Acreditamos muito no potencial da região para abraçar esse novo modelo representado pelo Bitcoin, pelas stablecoins e por todo o ecossistema cripto. Uma regulamentação bem feita, clara e tecnicamente sólida ajuda a criar confiança, atrair investimento e fortalecer o mercado”, disse.
Segundo a Bitfinex existem três grandes vantagens quando um país, como o Brasil, tem regras bem definidas para o mercado de criptoativos. Entre elas, a exchange afirma que quando há segurança jurídica, os investidores sentem mais confiança para colocar dinheiro no setor. Eles passam a enxergar o mercado cripto como uma estrutura sólida, com regras, tecnologia e liquidez suficientes para planejar no longo prazo. E, para os investidores, três coisas são prioridade: segurança, compliance e acesso às melhores ferramentas para gerenciar seus ativos.
Além disso, a empresa argumenta que centenas de empresas na América Latina, incluindo family offices, fundos de investimento, grandes corporações e até órgãos públicos, estão adotando cripto não apenas por tendência, mas por entenderem seu papel estratégico nas finanças. Isso serve para diversificar investimento, proteger contra inflação, cortar custos e ganhar autonomia financeira.
A empresa também argumenta que hoje, quem gerencia fundos, tesourarias de empresas e patrimônios familiares já entende que cripto não é concorrente do mercado tradicional, é complemento. Essa integração ajuda a reduzir riscos, traz mais estabilidade e abre portas para acessar mercados e oportunidades que o sistema financeiro tradicional, sozinho, não alcança.

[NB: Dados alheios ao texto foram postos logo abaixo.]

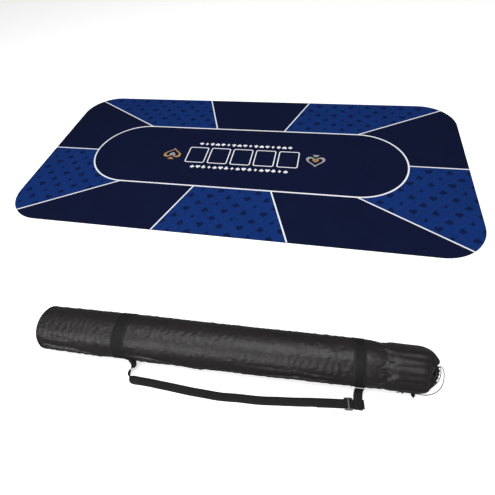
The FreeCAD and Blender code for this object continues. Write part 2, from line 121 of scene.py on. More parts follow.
def woven(name, rows, along, across, ring=False, loop=False):
    """A grid of points as a mesh, with a "thread" map: along and across it, in metres.

    ring joins each row's end to its start, and loop the last row to the first; along and across
    have one entry more for that.
    """
    count, wide = len(rows), len(rows[0])
    faces, places = [], []
    for i in range(count if loop else count - 1):
        for j in range(wide if ring else wide - 1):
            corners = ((i, j), (i, j + 1), (i + 1, j + 1), (i + 1, j))
            faces.append([(r % count) * wide + c % wide for r, c in corners])
            places += [(along[r], across[c]) for r, c in corners]
    mesh = mesh_of(name, [p for row in rows for p in row], faces)
    layer = mesh.uv_layers.new(name="thread")
    layer.data.foreach_set("uv", [n for place in places for n in place])
    return mesh


def lengths(points):
    """How far along a line each of its points lies."""
    found = [0.0]
    for a, b in zip(points, points[1:]):
        found.append(found[-1] + (b - a).length)
    return found


def face_out(mesh, wide=0):
    """Turns the faces outwards; an open tube whose rows have wide points has both ends closed first."""
    work = bmesh.new()
    work.from_mesh(mesh)
    if wide:
        work.verts.ensure_lookup_table()
        for start in (0, len(work.verts) - wide):
            work.faces.new([work.verts[start + k] for k in range(wide)])
    bmesh.ops.recalc_face_normals(work, faces=work.faces)
    work.to_mesh(mesh)
    work.free()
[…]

“Nosso trabalho não é ficar discutindo se o mercado vai adotar ou não cripto no futuro. A gente mostra que a infraestrutura já existe e funciona. Na Bitfinex, vemos a região como um mercado com base financeira sólida, tecnologia avançada e vontade real de modernizar e seguimos apostando nisso, construindo pontes entre os dois mundos”, disse Will Hernández, gerente de desenvolvimento de negócios da Bitfinex na América Latina.